Ainsi va le rugby professionnel, qui place la question sportive à la remorque des contingences économiques. Le regard droit sous la visière de sa casquette, l’entraîneur Gonzalo Quesada a rendu hommage à ses joueurs. « Ils ont passé la saison sans savoir si le club serait là la saison prochaine, souligne le technicien qui, lui, a déjà prévu de rallier le Biarritz olympique à la rentrée. Ce groupe avait toutes les raisons d’exploser. On se rappellera très longtemps de ce que ce groupe de joueurs a fait, on en parlera encore pendant des années. »
La famille du Stade français
Sur Princes Street, l’une des principales artères d’Edimbourg, discussion entre six supporteurs. Tous abordent avec évidemment plus de facilité que les joueurs les rumeurs faisant état d’offres de reprise pour le Stade français. Parmi elles, celle de l’Allemand Hans-Peter Wild, qui a fait fortune dans le jus de fruit. Ou encore, autre possibilité : une coalition d’anciens joueurs (Dominici, Lombard, Marconnet) adossés à des financeurs.« J’hésite. Wild a des sous, mais il a 75 balais, s’il passe l’arme à gauche, qu’est-ce qu’on devient ? », s’interroge Marc, cinquante ans passés, cadre à la Sécurité sociale.

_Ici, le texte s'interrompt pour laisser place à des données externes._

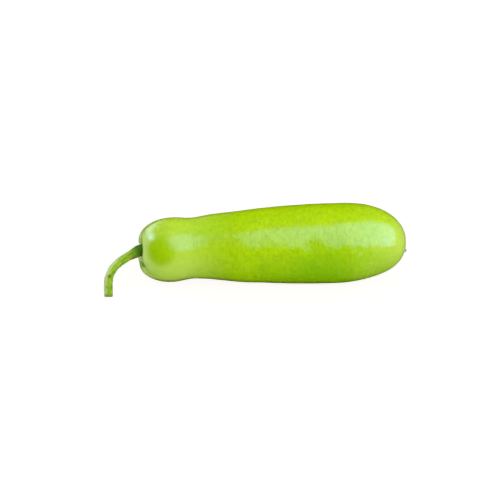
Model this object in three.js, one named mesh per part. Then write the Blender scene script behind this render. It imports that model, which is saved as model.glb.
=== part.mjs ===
// A bottle gourd of the long kind, as picked, lying on its side: the fruit, the cut stalk that it hung by,
// and the dried remnant of its flower. Millimetres, +Z up. The fruit lies along X with its stalk end
// towards -X and rests on the plane Z = 0. The origin is the middle of the footprint, on that plane.
import * as THREE from "three";

// The fruit's half outline. Stations run along X from the stalk end to the blossom end.
const PIT = { station: 9.5, radius: 7.6 }; // the flat floor that the stalk grows from
const CREST = { station: 1.2, radius: 14.8 }; // the rim round the pit
const NECK = { station: 34, radius: 34 }; // the bulge behind the shoulder
const WAIST = { station: 57, radius: 32.1 };
const BELLY = { station: 207, radius: 42 }; // the widest place
const TIP = { station: 280.4, radius: 0 };

// The axis of the fruit at some stations: how far it bows to +Y, and its height over the ground.
const AXIS = [
  { station: 0, bow: 0, height: 32.5 },
  { station: 42, bow: -0.6, height: 34 },
  { station: 72, bow: 2.2, height: 35.4 },
  { station: 88, bow: 0.9, height: 36.4 },
  { station: 108, bow: -0.8, height: 37.6 },
  { station: 130, bow: -0.4, height: 38.8 },
  { station: 207, bow: -0.5, height: 41.4 },
  { station: 248, bow: 0.5, height: 42.8 },
  { station: 281, bow: 1, height: 41.6 },
];

// The grooves between the shoulder's lobes, each with its depth at the rim and further out on the shoulder's
// side. One is a short crease that turns as it leaves the rim. Angles round the fruit are in degrees, from
// -Y (0) over the top (90) to +Y (180).
const GROOVES = [
  { at: 20.5, rim: 0.6, side: 2.1, width: 35 },
  { at: 110, rim: 1.2, side: 1, width: 22 },
  { at: 190, rim: 3.0, side: 2.4, width: 15 },
  { at: 268, rim: 0.5, side: 0.8, width: 15 },
  { at: 341, rim: 7.5, side: 2, width: 8, turn: -16, reach: 12 },
];
const SHOULDER_SIDE = 28; // the radius from which a groove has its side depth
const GROOVE_REACH = 32; // how far the grooves run from the shoulder along the neck
// The shoulder is set back by this much on the side at this angle, and stands out as much on the other.
const CREST_LEAN = { angle: 26, by: 3.9 };

const FLOWER_SCAR = { angle: 330, radius: 10 }; // where on the blossom end the flower's remnant sits
const REMNANT = { radius: 2, height: 1.4 };

// The stalk's path from the pit's floor: out of the pit, round towards -Y and down to the ground.
const STALK_PATH = [
  [0, 0, 0],
  [-6, 0, 0],
  [-12.5, -2.6, -2],
  [-23, -12, -3.4],
  [-32.5, -26, -5.2],
  [-36.5, -33.5, -8.9],
  [-38.3, -38.3, -14.4],
  [-38.7, -45.6, -29.8],
];
const STALK = { foot: 6.4, throat: 6, shaft: 4.25, ridge: 0.35 };
const STALK_RIDGES = 5;
const STALK_TWIST = 50; // degrees that the ridges wind from foot to cut end
const GAP = 0.3; // between the fruit and what sits on it

const FRUIT_SIDES = 72;
const STALK_SIDES = 30;
const STALK_STEPS = 34;

const materials = {
  skin: new THREE.MeshStandardMaterial({ color: 0x9fce1e, roughness: 0.42, metalness: 0 }),
  stalk: new THREE.MeshStandardMaterial({ color: 0x7da01f, roughness: 0.7, metalness: 0 }),
  dried: new THREE.MeshStandardMaterial({ color: 0x6b5a36, roughness: 0.85, metalness: 0 }),
};

const { degToRad, euclideanModulo, lerp, radToDeg, smoothstep } = THREE.MathUtils;

// A curve between two points of the half outline, shaped by the radius and station of its two handles.
function stretch(from, leave, arrive, to) {
  const point = ({ radius, station }) => new THREE.Vector2(radius, station);
  return new THREE.CubicBezierCurve(point(from), point(leave), point(arrive), point(to));
}

const blossomCap = stretch(
  BELLY,
  { station: BELLY.station + 37, radius: BELLY.radius },
  { station: TIP.station, radius: 30.5 },
  TIP,
);

// The fruit's half outline from the pit's floor to the tip: x is the radius and y the station.
function fruitOutline() {
  const middleOfFloor = { station: PIT.station, radius: 0 };
  const stretches = [
    { curve: stretch(middleOfFloor, middleOfFloor, PIT, PIT), steps: 2 },
    {
      curve: stretch(
        PIT,
        { station: PIT.station, radius: 10 },
        { station: CREST.station, radius: 9 },
        CREST,
      ),
      steps: 5,
    },
    {
      curve: stretch(
        CREST,
        { station: CREST.station, radius: 24.5 },
        { station: NECK.station - 19.5, radius: NECK.radius },
        NECK,
      ),
      steps: 10,
    },
    {
      curve: stretch(
        NECK,
        { station: NECK.station + 10, radius: NECK.radius },
        { station: WAIST.station - 10, radius: WAIST.radius },
        WAIST,
      ),
      steps: 5,
    },
    {
      curve: stretch(
        WAIST,
        { station: WAIST.station + 8, radius: WAIST.radius },
        { station: BELLY.station - 89, radius: BELLY.radius },
        BELLY,
      ),
      steps: 14,
    },
    { curve: blossomCap, steps: 13 },
  ];
  const points = stretches.map(({ curve, steps }) => curve.getPoints(steps).slice(1)).flat();
  return [new THREE.Vector2(0, PIT.station), ...points];
}

const axis = new THREE.CubicInterpolant(
  AXIS.map(({ station }) => station),
  AXIS.flatMap(({ bow, height }) => [bow, height]),
  2,
);

// How deep the shoulder's grooves are at a place of the half outline and an angle.
function grooveDepth({ radius, station, angle }) {
  const outwards = smoothstep(radius, CREST.radius, SHOULDER_SIDE);
  let sum = 0;
  for (const { at, rim, side, width, turn = 0, reach = GROOVE_REACH } of GROOVES) {
    const away = euclideanModulo(angle - at - turn * outwards + 180, 360) - 180;
    sum += lerp(rim, side, outwards) * Math.exp(-((away / width) ** 2) - (station / reach) ** 2);
  }
  return sum;
}

// The point of the fruit's skin at a place of its half outline and an angle round it.
function skinPoint({ radius, station, angle }) {
  const turn = degToRad(angle);
  const point = new THREE.Vector3(station, -radius * Math.cos(turn), radius * Math.sin(turn));
  const outOfPit = smoothstep(radius, PIT.radius, CREST.radius);
  const inward = new THREE.Vector3(NECK.station, 0, 0).sub(point).normalize();
  point.addScaledVector(inward, grooveDepth({ radius, station, angle }) * outOfPit);
  const lean = CREST_LEAN.by * outOfPit * Math.exp(-((station / GROOVE_REACH) ** 2));
  point.x += lean * Math.cos(turn - degToRad(CREST_LEAN.angle));
  const [bow, height] = axis.evaluate(station);
  point.y += bow;
  point.z = Math.max(point.z + height, 0); // pressed flat where it rests
  return point;
}

function fruit() {
  // The lathe turns the outline about its own Y, so the station is the vertex's y.
  const geometry = new THREE.LatheGeometry(fruitOutline(), FRUIT_SIDES);
  const position = geometry.getAttribute("position");
  for (let i = 0; i < position.count; i++) {
    const radius = Math.hypot(position.getX(i), position.getZ(i));
    const angle = radToDeg(Math.atan2(position.getZ(i), position.getX(i)));
    const point = skinPoint({ radius, station: position.getY(i), angle });
    position.setXYZ(i, ...point);
  }
  return named("fruit", geometry, materials.skin);
}

// How thick the stalk is, by its share of the way from foot to cut end.
function stalkRadius(share) {
  const throat = lerp(STALK.foot, STALK.throat, smoothstep(share, 0, 0.08));
  return lerp(throat, STALK.shaft, smoothstep(share, 0.08, 0.32));
}

function stalk() {
  const foot = skinPoint({ radius: 0, station: PIT.station - GAP, angle: 0 });
  const path = new THREE.CatmullRomCurve3(
    STALK_PATH.map((step) => new THREE.Vector3(...step).add(foot)),
    false,
    "centripetal",
  );
  const frames = path.computeFrenetFrames(STALK_STEPS, false);
  const geometry = new THREE.CylinderGeometry(1, 1, STALK_STEPS, STALK_SIDES, STALK_STEPS);
  const position = geometry.getAttribute("position");
  for (let i = 0; i < position.count; i++) {
    const step = Math.round(STALK_STEPS / 2 - position.getY(i));
    const share = step / STALK_STEPS;
    const out = Math.hypot(position.getX(i), position.getZ(i));
    const turn = Math.atan2(position.getZ(i), position.getX(i));
    const wind = STALK_RIDGES * (turn - degToRad(STALK_TWIST * share));
    const reach = out * (stalkRadius(share) + STALK.ridge * Math.cos(wind));
    const point = path
      .getPointAt(share)
      .addScaledVector(frames.normals[step], reach * Math.cos(turn))
      .addScaledVector(frames.binormals[step], reach * Math.sin(turn));
    position.setXYZ(i, ...point);
  }
  return named("stem", geometry, materials.stalk);
}

// A low ragged knob whose flat foot follows the skin of the blossom end.
function flowerRemnant() {
  const outline = [
    new THREE.Vector2(0, 0),
    new THREE.Vector2(REMNANT.radius, 0),
    new THREE.Vector2(REMNANT.radius, 0.25 * REMNANT.height),
    new THREE.Vector2(0.62 * REMNANT.radius, 0.7 * REMNANT.height),
    new THREE.Vector2(0.5 * REMNANT.radius, REMNANT.height),
    new THREE.Vector2(0, 0.86 * REMNANT.height),
  ];
  const geometry = new THREE.LatheGeometry(outline, 20);
  const position = geometry.getAttribute("position");
  for (let i = 0; i < position.count; i++) {
    const turn = Math.atan2(position.getZ(i), position.getX(i));
    const ragged = 1 + 0.1 * Math.cos(5 * turn);
    position.setX(i, ragged * position.getX(i));
    position.setZ(i, ragged * position.getZ(i));
  }
  const { angle } = FLOWER_SCAR;
  const atRadius = (wanted) => {
    const share = blossomCap.getPoints(400).findIndex(({ x, y }) => x < wanted && y > BELLY.station) / 400;
    const { x, y } = blossomCap.getPoint(share);
    return { radius: x, station: y };
  };
  const seat = skinPoint({ ...atRadius(FLOWER_SCAR.radius), angle });
  const along = skinPoint({ ...atRadius(FLOWER_SCAR.radius + 1), angle }).sub(seat);
  const across = skinPoint({ ...atRadius(FLOWER_SCAR.radius), angle: angle + 5 }).sub(seat);
  const outward = across.cross(along).normalize();
  geometry.applyQuaternion(new THREE.Quaternion().setFromUnitVectors(new THREE.Vector3(0, 1, 0), outward));
  geometry.translate(...seat.addScaledVector(outward, GAP));
  return named("blossom_remnant", geometry, materials.dried);
}

function named(name, geometry, material) {
  const mesh = new THREE.Mesh(geometry, material);
  mesh.name = name;
  return mesh;
}

const gourd = new THREE.Group();
gourd.name = "bottle_gourd";
gourd.add(fruit(), stalk(), flowerRemnant());

// The frame's origin is under the middle of the whole, on the ground.
const middle = new THREE.Box3().setFromObject(gourd, true).getCenter(new THREE.Vector3());
gourd.position.set(-middle.x, -middle.y, 0);

export default gourd;
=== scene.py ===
"""A bottle gourd lying on its side, in metres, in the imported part's frame.

Finer meshes of the fruit, the stalk and the flower's remnant replace the part's three solids. They
are made in millimetres, from the part's own dimensions.
"""

import math

import bpy
import numpy as np
from mathutils import Matrix, Vector


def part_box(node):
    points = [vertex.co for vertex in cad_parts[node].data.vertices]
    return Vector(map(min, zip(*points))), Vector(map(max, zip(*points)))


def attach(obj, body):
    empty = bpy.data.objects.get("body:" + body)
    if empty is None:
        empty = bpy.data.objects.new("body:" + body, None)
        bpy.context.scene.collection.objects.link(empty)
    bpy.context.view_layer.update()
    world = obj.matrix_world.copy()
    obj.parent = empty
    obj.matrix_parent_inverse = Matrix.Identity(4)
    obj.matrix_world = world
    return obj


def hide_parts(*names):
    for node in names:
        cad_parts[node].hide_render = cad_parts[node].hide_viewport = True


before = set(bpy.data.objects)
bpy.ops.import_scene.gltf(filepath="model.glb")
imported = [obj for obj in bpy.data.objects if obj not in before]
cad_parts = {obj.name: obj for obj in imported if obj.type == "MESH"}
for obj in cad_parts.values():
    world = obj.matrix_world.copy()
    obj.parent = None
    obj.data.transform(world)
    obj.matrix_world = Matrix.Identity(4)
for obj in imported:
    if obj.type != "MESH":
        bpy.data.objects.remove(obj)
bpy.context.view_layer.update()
rng = np.random.default_rng(7)

# ---------------------------------------------------------------- the part's own dimensions
# Stations run along the fruit from its stalk end. Angles round it are in degrees, from -Y (0) over
# the top (90) to +Y (180).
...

Tout, en tout cas, sauf cette fusion avec le Racing qui aurait absorbé l’identité du Stade français. Du moins selon Julien, la trentaine et une barbe fournie, auxiliaire de puériculture dans une crèche : « J’ai gagné des amis au stade, on se déplace en Europe, on pleure ensemble, on rigole ensemble, on se connaît tous depuis super longtemps. » Moralité : « On a créé une famille et, avec la fusion, la famille aurait disparu. » En mars, dans un XVIe arrondissement de Paris, pourtant peu habitué à de telles effusions, le groupe d’amis avait participé aux manifestations devant le stade Jean-Bouin pour empêcher le rapprochement éventuel du Racing et du Stade français.

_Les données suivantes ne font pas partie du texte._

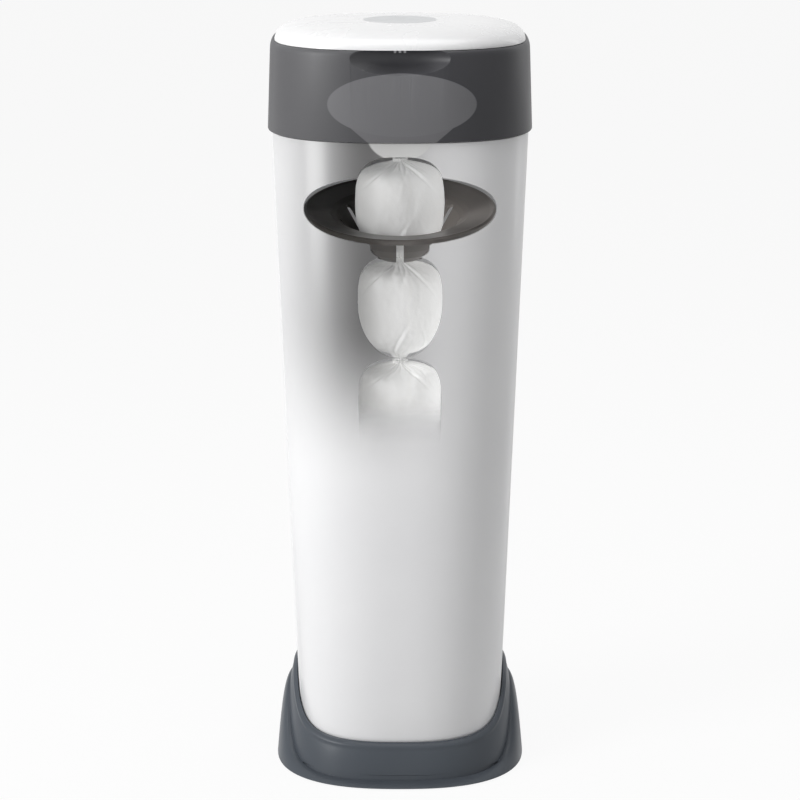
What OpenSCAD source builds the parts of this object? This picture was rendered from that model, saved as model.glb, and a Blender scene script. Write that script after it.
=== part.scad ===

Davantage mobilisés que ceux du Racing, les joueurs stadistes avaient également entrepris une grève, que les autres clubs ont soutenue à l’aide de brassards colorés : « Toute la France du rugby a voulu s’habiller en rose pour le Stade français, le soutien ne s’est pas porté vers le Racing. » Dans son sac, Julien tient à présent un bel objet : un kilt tout en nuances de gris qu’il compte bien porter à Paris les jours de festivités. Mais, pour l’heure, il se signale surtout en Ecosse par le port d’un chapeau rose assorti à son maillot de rugby. La couleur fétiche du club depuis que son ancien dirigeant (1992-2011), l’homme de radio Max Guazzini, en avait eu l’initiative pour faire parler du Stade français il y a maintenant deux décennies.
En contrebas du château de la ville, un couple se promène avec le même attirail. Céline et Stéphane racontent n’avoir « pas trop d’atomes crochus avec les supporteurs du Racing. Autant quand on voit des matchs avec ceux de Clermont, Pau ou encore Perpignan, on rigole ; autant ceux du Racing ne se laissent pas aborder facilement. Très froids. » Voilà qui tombe plutôt bien : dans les rues écossaises circulent à présent des « Jaunards » de Clermont, en attendant leur finale contre les Saracens.